Początek biegu był na ul. Gdańskiej. To stamtąd o 11.11 wyruszyło ponad 130 osób osób. Większość to ci, którzy biegają na co dzień lub chodzą z kijkami. Trasa wynosiła 11 kilometrów. Były jednak przystanki, gdzie prezentowano historię Polski i Pabianic.

- Sam bieg rozpoczął się przed budynkiem, w którym kiedyś mieściło się Gestapo, a potem komunistyczny Urząd Bezpieczeństwa. Było to tak zorganizowane, żeby przy okazji aktywności fizycznej, wspomnieć walczących o naszą wolność, zarówno podczas I wojny światowej, jak i podczas II wojny światowej - mówił organizator biegu.

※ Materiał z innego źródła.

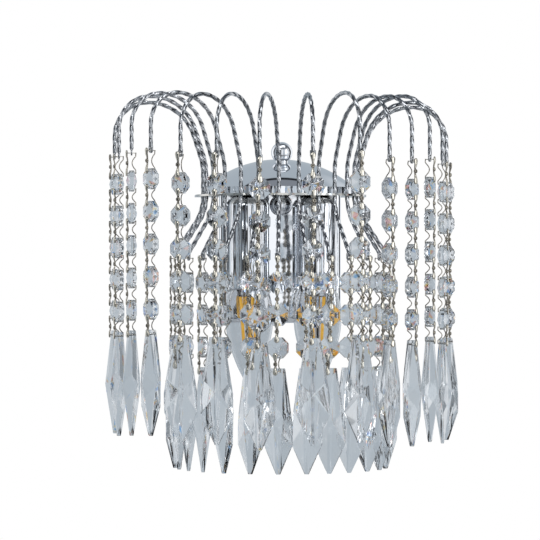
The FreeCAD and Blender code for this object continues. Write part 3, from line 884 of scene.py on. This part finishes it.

Bieg miał zająć około dwóch godzin. Przystanki były m.in. przed Pałacem Kruschego-Endera, gdzie miało miejsce rozbrajanie Niemców 10 listopada 1918 roku. Startujący zatrzymali się również na rogu Łaskiej i Torowej, gdzie kapral Józef Salwa szachował natarcia Niemców oraz w Parku Wolności przed pomnikiem 15. Pułku Piechoty "Wilków". Trasa biegła również przez cmentarz żydowski i cmentarz katolicki.

- Biegam od trzech lat. W ubiegłym roku brałem udział w Biegu Niepodległości w innym mieście, tym razem jestem w Pabianicach. Tutaj co tydzień organizuję parkrun - mówił Maciej Poros.  

- Rok temu biegłem i jestem również tym razem. Teraz bieg jest znakomicie przygotowany od strony organizacyjnej. Uczcimy pamięć tych bohaterów, którzy walczyli o to, abyśmy my mogli biec dzisiaj w wolnej Polsce - dodał Paweł Kielmierowski.

Bieg Niepodległości w Pabianicach zorganizowano drugi raz.